Legal Blog
Fairness
The development and understanding of the law of tender has progressed significantly over the past few years. The courts have upheld the standard privilege clause. The only real control on the tendering authority is the nebulous concept of fairness, a concept that was explored in the 2002 decision of the Ontario Court of Appeal in Cable Assembly v. Dufferin-Peel Catholic Board.
RFP
The owner sent out a request for proposal, which is simply a glorified call for tenders, for the provision of computer cabling. The RFP called for bidders to provide pricing for computer drops at 88 sites. The owner wanted 40 sites completed in 1995 and the remainder in 1996. However, the owner cautioned that although it hoped to obtain budgetary approval for the remaining sites in 1996, it had not yet obtained that approval.
The plaintiff was the low bidder among all of the suppliers at a price of $1,900,000 and was the only supplier whose bid was lower than the owner’s original budget allowance of $2,000,000.
Ultimately, the owner did not receive the 1996 funding and, accordingly, the project’s budget was reduced to $1,000,000. Given its time constraints, the owner decided not to re-tender the project, but, rather, to negotiate with the three lowest tenderers. The owner relied upon the privilege clause and a clause in the RFP that allowed the owner to negotiate the price if the proposals were all higher than the original budget allocation.
After negotiations, one of the three “finalists” presented an amended proposal that provided for half the drops in all 88 of the sites and the owner ultimately chose its proposal over the plaintiff’s original proposal. The plaintiff was not amused and sued.
Acting Unfairly
The parties had agreed on damages in advance and had agreed that the owner had a duty to treat all tenderers fairly. The only issue was whether the owner had treated the plaintiff fairly. The plaintiff argued that the owner breached its duty of fairness for two reasons. First, the owner should have negotiated only with the plaintiff and ignored the other two suppliers. Second, when the owner chose to deal with all three suppliers, it did not give the plaintiff an equal opportunity to make a new proposal, thus treating the three suppliers differently.
The plaintiff argued that since its bid was less than the original budgeted cost, the owner had no right to halve that cost in determining whether it could negotiate with other tenderers. It argued that the original RFP and budget allocation were for the entire job, the plaintiff’s price for the entire job beat the original price, and therefore the plaintiff was the only supplier with whom the owner could negotiate. If the owner did not wish to negotiate only with the plaintiff, the owner’s only recourse was to call for new tenders.
The trial judge noted that it would have been prudent for the owner to negotiate only with the plaintiff. However, he felt that the owner was not excluded from negotiating with a wider circle of suppliers. The Court of Appeal agreed. The Court held that the RFP made it clear that the scope of the project and the budget allocation were subject to available funding in 1996. When the funding was unavailable, the budget price was reduced, and no proposals were sufficiently low.

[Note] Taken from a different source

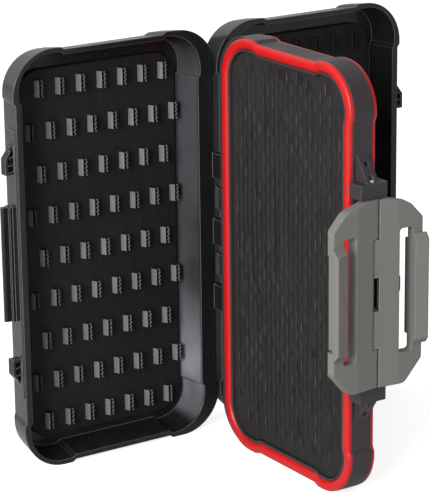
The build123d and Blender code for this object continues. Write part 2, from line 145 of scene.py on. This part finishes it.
def moulding_wear_and_edge_highlight():
    """Shared surface of the moulded pieces: eroded grain, soft smears, dust, and an edge mask for
    the rounded edges, which are rubbed and also carry a painted highlight.
    """
    group = surface_group(
        "moulding_wear_and_edge_highlight",
        (
            ("Grain Scale", 2600.0),
            ("Smear Scale", 45.0),
            ("Dust", 0.12),
            ("Edge Radius", 0.4 * mm),
        ),
        ("Grain", "Smear", "Dust", "Edge"),
    )
    link = group.links.new
    given = group.nodes.new("NodeGroupInput").outputs
    result = group.nodes.new("NodeGroupOutput").inputs
    place = object_place(group)
    link(noise(group, place, given["Grain Scale"], detail=3.0), result["Grain"])
    link(noise(group, place, given["Smear Scale"], detail=4.0, roughness=0.6), result["Smear"])
    speck = ranged(group, noise(group, place, scale=900.0, detail=1.0), low=0.70, high=0.78)
    link(product(group, speck, given["Dust"]), result["Dust"])
    flat = group.nodes.new("ShaderNodeNewGeometry").outputs["Normal"]
    alike = group.nodes.new("ShaderNodeVectorMath")
    alike.operation = "DOT_PRODUCT"
    link(rounded_edges(group, given["Edge Radius"]), alike.inputs[0])
    link(flat, alike.inputs[1])
    link(ranged(group, alike.outputs["Value"], low=0.99, high=0.78), result["Edge"])
    return group


def placed(tree, group, **values):
    """The outputs of a shared surface placed in a material, with some inputs set."""
    node = tree.nodes.new("ShaderNodeGroup")
    node.node_tree = group
    for name, value in values.items():
        set_value(node, name.replace("_", " ").title(), value)
    return node.outputs


def new_material(name):
    """A new material with its node tree and its Principled shader."""
    material = bpy.data.materials.new(name)
    material.use_nodes = True
    return material, material.node_tree, material.node_tree.nodes["Principled BSDF"]


wear_and_edge_highlight = moulding_wear_and_edge_highlight()
house_dust = (0.22, 0.21, 0.20)
smear_span = (0.35, 0.65)


def moulded_plastic(name, colour, rubbed_edge_highlight_colour, gloss, grain, edge_radius, specular):
    """A moulded plastic: colour, the colour of its rounded edges (rubbed, with a painted
    highlight), low and high roughness, and grain.
    """
    material, tree, skin = new_material(name)
    set_value(skin, "IOR", 1.5)
    set_value(skin, "Specular IOR Level", specular)
    grain_scale, grain_strength = grain
    surface = placed(tree, wear_and_edge_highlight, grain_scale=grain_scale, edge_radius=edge_radius)
    # Rounded edges take a paler colour: rubbed wear, and a painted highlight along the rims.
    edged = mixed(tree, surface["Edge"], colour, rubbed_edge_highlight_colour)
    dusty = mixed(tree, surface["Dust"], edged, house_dust)
    tree.links.new(dusty, skin.inputs["Base Color"])
    smeared = ranged(tree, surface["Smear"], *smear_span, *gloss)
    tree.links.new(smeared, skin.inputs["Roughness"])
    bump = bumped(tree, surface["Grain"], grain_strength, distance=0.1 * mm)
    tree.links.new(rounded_edges(tree, edge_radius), bump.inputs["Normal"])
    tree.links.new(bump.outputs["Normal"], skin.inputs["Normal"])
    return material


def dress(node, material):
    """Puts one material on every face of a node."""
    mesh = nodes[node].data
    mesh.materials.clear()
    mesh.materials.append(material)


leaf_plastic = moulded_plastic(
    "leaf_satin_black",
    colour=(0.033, 0.0275, 0.0305),
    rubbed_edge_highlight_colour=(0.075, 0.073, 0.072),
    gloss=(0.34, 0.50),
    grain=(2600.0, 0.25),
    edge_radius=0.4 * mm,
    specular=0.35,
)
dress("leaf_frame", leaf_plastic)

# Gaskets: a red rubber ring pressed into the groove on each face of the leaf.
# The top of the ring is a soft half round that swells over the groove's outer edge,
# and it bends gently past the bumper steps.

spine_x = (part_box("spine_pin")[0].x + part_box("spine_pin")[1].x) / 2
leaf_half = 5.0 * mm
case_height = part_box("leaf_frame")[1].z
facet_turn = 0.08
soft_edge = math.radians(32)


def filleted(corners, radii):
    """Points along a closed outline whose corners are rounded by the given radii."""
    points = []
    count = len(corners)
    for index, radius in enumerate(radii):
        here = Vector(corners[index])
        before = (Vector(corners[index - 1]) - here).normalized()
        after = (Vector(corners[(index + 1) % count]) - here).normalized()
        opening = before.angle(after)
        reach = radius / math.tan(opening / 2)
        centre = here + (before + after).normalized() * radius / math.sin(opening / 2)
        first = here + before * reach - centre
        last = here + after * reach - centre
        sweep = math.pi - opening
        parts = max(4, math.ceil(sweep / facet_turn))
        for part in range(parts + 1):
            share = part / parts
            blend = (
                first * math.sin((1 - share) * sweep) + last * math.sin(share * sweep)
            ) / math.sin(sweep)
            points.append(centre + blend)
    return points


def soft_outline(near, far, low, high, radius):
    """The outline of the leaf face: recessed between the bumpers, with soft bends."""
    drop, lead, ramp, bend = 1.2 * mm, 0.5 * mm, 2.6 * mm, 3.5 * mm
    run = (32.0 * mm - lead, 79.2 * mm + lead)
    rise = (21.5 * mm - lead, 168.5 * mm + lead)

    def recess(first, last, edge, inward, level):
        inside = edge + inward * drop
        spots = [(first, edge), (first + ramp, inside), (last - ramp, inside), (last, edge)]
        return spots if level else [(v, u) for u, v in spots]

    corners = [(near, low), *recess(*run, low, 1, True), (far, low)]
    corners += [*recess(*rise, far, -1, False), (far, high)]
    corners += [*recess(*run, high, -1, True)[::-1], (near, high)]
    steps = [bend] * 4
    return filleted(corners, [radius, *steps, radius, *steps, radius, *steps, radius])


def finished(name, mesh, materials=(), smooth=soft_edge):
    """Turns a bmesh into a linked object with soft shading up to an angle."""
    data = bpy.data.meshes.new(name)
    mesh.to_mesh(data)
    mesh.free()
    piece = bpy.data.objects.new(name, data)
    bpy.context.scene.collection.objects.link(piece)
    for material in materials:
        data.materials.append(material)
    data.shade_smooth()
    data.set_sharp_from_angle(angle=smooth)
    return piece


def swept_ring(name, inner, outer, profile, place, material):
    """A closed ring between two outlines: profile points are (share across, height)."""
    mesh = bmesh.new()
    rings = []
    for near, far in zip(inner, outer):
        rings.append([mesh.verts.new(place(near.lerp(far, n), p)) for n, p in profile])
    for index in range(len(rings)):
        one, two = rings[index - 1], rings[index]
        for k in range(len(profile)):
            mesh.faces.new((one[k - 1], one[k], two[k], two[k - 1]))
    bmesh.ops.recalc_face_normals(mesh, faces=mesh.faces)
    return finished(name, mesh, (material,))


def on_leaf(face):
    """Places (u, v) and a height over the leaf face in the frame: face 1 front, -1 back."""
    return lambda uv, p: Vector((spine_x + uv.x, -face * (leaf_half + p), uv.y))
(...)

The plaintiff also argued that the ultimate winner seemed to come into the post-tender meeting knowing exactly what the owner wanted, information that the plaintiff had never received. The trial judge was not satisfied that there had been a leak in information. He held that the new approach was one that two minds would have been able to conceive independently of the other. The Court of Appeal agreed.
The judge did note that that the owner had treated the suppliers differently and that the differing treatment was “unfortunate and inappropriate.” However, he felt that the different treatment had no bearing on the ultimate decision and, therefore, was not relevant to the allegations of unfairness. We were not told what the different treatment was. The Court of Appeal agreed with the trial judge in this decision also.

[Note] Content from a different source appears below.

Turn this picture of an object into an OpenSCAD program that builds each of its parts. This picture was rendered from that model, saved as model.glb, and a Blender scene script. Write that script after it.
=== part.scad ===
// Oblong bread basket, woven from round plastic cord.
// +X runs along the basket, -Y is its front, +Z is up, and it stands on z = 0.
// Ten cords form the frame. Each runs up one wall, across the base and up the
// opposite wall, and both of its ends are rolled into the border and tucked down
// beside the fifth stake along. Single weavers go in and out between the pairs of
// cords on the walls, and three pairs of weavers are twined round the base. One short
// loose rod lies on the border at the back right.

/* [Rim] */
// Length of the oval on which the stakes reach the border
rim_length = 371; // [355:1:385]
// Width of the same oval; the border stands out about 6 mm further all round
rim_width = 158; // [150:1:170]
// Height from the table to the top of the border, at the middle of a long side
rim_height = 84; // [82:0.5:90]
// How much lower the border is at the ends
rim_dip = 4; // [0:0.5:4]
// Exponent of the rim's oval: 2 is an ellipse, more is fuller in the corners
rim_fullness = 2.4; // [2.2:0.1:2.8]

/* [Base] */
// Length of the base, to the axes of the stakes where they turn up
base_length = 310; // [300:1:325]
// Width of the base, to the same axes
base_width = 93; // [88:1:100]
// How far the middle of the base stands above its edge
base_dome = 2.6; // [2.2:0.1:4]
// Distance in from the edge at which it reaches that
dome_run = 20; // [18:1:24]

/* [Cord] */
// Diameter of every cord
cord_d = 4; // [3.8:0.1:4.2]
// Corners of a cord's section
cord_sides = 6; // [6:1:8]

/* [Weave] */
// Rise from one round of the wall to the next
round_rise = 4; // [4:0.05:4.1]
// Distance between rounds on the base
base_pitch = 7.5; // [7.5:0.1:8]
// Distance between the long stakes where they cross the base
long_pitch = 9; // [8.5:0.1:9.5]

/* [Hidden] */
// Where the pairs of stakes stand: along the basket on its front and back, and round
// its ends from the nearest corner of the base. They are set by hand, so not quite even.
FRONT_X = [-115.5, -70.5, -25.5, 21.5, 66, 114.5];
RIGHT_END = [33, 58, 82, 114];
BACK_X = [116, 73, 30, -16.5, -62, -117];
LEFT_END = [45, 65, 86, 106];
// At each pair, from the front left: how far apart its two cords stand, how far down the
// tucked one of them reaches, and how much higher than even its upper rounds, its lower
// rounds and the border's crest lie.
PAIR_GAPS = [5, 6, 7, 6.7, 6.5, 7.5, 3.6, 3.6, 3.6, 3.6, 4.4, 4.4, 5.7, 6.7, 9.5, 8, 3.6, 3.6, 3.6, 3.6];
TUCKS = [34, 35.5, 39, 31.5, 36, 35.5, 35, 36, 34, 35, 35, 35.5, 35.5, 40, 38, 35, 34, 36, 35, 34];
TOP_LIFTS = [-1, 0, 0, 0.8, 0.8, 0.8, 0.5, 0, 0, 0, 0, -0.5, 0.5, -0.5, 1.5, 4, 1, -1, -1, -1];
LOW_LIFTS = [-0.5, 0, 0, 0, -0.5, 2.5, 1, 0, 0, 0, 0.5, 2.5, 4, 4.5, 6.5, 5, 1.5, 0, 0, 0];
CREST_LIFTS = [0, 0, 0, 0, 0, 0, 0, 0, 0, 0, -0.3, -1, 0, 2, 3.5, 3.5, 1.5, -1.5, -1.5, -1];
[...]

The plaintiff lost both at trial and on appeal.
Smell
Unfairness is often in the eye of the beholder. In this case, the law was a given and the decision was determined on the findings of fact. The concept of fairness allows a court to review the presented facts and make a decision based on these facts and the court’s concept of fairness. In the Cable Assembly case, it would have been nigh well impossible for counsel to have accurately predicted who was going to be successful. Giving effect to the concept of fairness ensures that the benefit of certainty is sacrificed on the altar of flexibility.